Borrowers who want to leave the SAVE plan forbearance to resume progress toward student loan forgiveness for IDR or PSLF will need to change to a different qualifying IDR plan.

“Borrowers who do not want to be in this forbearance can contact their servicer to change repayment plans,” says the department. Given the long period of no payment obligations, the extended timeline will “give borrowers the opportunity to make another choice for repayment, based on which of the updated options is best for them.”

Earlier this month, the Education Department formally resumed processing applications for the ICR, PAYE, and IBR plans, although borrowers should expect lengthy delays.

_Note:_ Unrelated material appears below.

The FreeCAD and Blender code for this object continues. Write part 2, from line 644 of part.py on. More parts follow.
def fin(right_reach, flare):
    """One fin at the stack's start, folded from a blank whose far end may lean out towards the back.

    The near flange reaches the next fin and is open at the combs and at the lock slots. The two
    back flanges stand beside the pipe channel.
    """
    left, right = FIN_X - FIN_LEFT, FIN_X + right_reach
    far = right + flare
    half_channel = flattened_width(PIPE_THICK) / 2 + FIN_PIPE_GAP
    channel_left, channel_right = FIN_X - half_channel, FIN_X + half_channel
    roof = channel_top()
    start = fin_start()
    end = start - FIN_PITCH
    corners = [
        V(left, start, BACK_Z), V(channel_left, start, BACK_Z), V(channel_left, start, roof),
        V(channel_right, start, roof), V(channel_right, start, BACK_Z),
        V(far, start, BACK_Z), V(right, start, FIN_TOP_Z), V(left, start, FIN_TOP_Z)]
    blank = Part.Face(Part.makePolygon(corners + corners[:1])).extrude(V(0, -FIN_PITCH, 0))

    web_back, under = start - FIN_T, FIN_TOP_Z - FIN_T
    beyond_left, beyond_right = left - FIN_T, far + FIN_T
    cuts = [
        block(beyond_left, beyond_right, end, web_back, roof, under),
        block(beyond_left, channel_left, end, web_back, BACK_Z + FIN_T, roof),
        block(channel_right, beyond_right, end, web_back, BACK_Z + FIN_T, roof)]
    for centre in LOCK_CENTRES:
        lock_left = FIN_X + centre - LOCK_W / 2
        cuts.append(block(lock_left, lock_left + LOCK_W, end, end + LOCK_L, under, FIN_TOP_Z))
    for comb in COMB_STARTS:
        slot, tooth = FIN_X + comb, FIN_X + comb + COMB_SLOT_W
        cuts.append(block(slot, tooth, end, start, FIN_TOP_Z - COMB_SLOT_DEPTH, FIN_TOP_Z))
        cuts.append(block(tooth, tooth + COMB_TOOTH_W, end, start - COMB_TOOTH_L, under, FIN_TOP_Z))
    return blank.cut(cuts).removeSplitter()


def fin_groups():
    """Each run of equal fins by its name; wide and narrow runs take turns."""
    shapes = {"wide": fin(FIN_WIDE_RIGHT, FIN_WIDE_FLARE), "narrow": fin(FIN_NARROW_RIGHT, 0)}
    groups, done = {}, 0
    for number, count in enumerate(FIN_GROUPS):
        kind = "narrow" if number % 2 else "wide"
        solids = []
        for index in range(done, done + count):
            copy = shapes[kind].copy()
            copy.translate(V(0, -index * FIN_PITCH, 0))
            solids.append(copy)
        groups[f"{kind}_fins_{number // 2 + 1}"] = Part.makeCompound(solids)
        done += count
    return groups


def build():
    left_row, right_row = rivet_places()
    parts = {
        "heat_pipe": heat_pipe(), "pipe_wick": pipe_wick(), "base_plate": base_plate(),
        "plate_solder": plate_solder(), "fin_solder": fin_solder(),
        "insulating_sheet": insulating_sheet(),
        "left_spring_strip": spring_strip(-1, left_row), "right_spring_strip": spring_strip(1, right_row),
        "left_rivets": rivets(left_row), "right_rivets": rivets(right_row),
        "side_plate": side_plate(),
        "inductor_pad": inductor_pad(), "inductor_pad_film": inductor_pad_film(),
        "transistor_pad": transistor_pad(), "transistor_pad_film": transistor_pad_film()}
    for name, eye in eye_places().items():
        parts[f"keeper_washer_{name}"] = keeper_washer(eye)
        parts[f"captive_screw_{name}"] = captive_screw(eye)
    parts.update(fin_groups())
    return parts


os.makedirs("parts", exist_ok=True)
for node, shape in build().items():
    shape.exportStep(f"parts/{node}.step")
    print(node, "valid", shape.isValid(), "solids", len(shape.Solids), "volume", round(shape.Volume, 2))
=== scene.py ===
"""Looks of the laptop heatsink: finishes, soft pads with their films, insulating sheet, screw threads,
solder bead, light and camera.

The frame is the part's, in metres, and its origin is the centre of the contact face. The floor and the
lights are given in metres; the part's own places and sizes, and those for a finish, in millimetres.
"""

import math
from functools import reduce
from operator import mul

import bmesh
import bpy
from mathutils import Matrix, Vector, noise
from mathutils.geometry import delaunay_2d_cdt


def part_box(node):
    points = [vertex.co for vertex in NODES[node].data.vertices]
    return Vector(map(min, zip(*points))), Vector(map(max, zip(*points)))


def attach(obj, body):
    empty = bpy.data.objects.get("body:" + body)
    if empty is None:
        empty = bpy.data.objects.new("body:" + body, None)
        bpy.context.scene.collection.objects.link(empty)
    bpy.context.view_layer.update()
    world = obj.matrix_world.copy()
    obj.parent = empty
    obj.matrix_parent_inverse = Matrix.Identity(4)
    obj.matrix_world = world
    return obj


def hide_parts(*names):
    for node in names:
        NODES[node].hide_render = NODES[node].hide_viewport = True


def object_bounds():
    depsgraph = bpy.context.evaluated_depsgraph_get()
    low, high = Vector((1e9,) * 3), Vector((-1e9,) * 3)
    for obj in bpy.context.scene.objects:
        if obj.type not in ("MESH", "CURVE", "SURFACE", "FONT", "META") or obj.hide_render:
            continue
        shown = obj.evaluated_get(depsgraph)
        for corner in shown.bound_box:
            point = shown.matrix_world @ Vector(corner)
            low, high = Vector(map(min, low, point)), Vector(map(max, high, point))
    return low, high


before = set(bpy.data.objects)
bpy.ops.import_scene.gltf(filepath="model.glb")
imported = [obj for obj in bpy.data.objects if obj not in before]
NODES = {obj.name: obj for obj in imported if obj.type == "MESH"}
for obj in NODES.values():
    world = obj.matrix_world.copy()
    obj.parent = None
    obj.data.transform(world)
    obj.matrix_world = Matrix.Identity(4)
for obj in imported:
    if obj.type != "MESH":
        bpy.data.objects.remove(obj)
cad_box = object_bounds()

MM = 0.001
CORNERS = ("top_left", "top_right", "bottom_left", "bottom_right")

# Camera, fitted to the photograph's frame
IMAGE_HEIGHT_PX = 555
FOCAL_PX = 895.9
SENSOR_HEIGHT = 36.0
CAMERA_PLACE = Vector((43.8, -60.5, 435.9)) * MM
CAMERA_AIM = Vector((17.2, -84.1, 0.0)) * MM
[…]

Borrowers should also be aware that while the ICR and PAYE plans were reopened in December, loan forgiveness as a feature of those plans remains blocked due to the 8th Circuit’s court order. Student loan forgiveness as a feature of the IBR plan is not blocked, however.

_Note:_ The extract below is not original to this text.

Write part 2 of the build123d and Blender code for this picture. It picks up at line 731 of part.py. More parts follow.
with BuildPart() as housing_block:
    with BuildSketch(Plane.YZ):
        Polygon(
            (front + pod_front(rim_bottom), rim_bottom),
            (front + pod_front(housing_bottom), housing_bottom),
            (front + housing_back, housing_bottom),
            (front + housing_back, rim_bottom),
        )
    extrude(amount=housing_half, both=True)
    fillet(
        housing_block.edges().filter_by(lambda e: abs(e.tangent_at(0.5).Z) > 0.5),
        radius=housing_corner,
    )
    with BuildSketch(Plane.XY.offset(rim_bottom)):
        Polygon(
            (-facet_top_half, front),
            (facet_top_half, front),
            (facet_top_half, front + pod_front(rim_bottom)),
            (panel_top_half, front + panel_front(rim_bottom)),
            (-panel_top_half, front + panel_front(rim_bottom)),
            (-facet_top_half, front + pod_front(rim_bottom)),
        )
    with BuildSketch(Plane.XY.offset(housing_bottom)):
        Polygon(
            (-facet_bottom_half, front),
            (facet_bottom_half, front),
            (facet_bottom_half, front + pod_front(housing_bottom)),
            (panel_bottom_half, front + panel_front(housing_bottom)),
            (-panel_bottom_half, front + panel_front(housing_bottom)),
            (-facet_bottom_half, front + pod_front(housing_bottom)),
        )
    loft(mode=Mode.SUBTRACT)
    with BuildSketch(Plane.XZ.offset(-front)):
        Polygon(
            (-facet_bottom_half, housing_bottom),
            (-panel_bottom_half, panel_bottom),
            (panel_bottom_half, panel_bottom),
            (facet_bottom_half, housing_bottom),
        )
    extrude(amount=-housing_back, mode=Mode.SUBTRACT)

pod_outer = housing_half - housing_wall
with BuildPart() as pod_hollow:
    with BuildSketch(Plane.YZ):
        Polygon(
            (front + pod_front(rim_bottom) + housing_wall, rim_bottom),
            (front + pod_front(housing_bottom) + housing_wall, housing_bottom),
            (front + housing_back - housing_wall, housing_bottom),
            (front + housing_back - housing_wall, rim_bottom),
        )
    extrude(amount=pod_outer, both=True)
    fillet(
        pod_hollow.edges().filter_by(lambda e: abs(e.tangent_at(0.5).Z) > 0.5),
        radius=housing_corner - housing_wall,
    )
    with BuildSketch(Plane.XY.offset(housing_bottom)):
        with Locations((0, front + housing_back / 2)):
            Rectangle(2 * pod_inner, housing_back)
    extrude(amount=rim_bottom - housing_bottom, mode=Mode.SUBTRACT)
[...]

New Administration Brings Uncertainty About The Future Of Student Loan Forgiveness

With the Trump administration set to take over next week, the timelines outlined in this week’s Education Department announcement could potentially change. And so could borrowers’ options.

“Borrowers will be informed of any further change to this litigation-related forbearance,” noted the department.

House Republican leaders have called for significant student loan reforms to be included in an upcoming reconciliation bill, which would be able to pass the House and Senate via party-line votes with a simply majority. It is not quite clear yet what may be included in this as-yet drafted bill, but it could include a repeal of time-based student loan forgiveness under IDR plans. Borrowers are also awaiting a ruling from the 8th Circuit Court of Appeals, which could ultimately determine the fate of student loan forgiveness under the ICR, PAYE, and SAVE plans.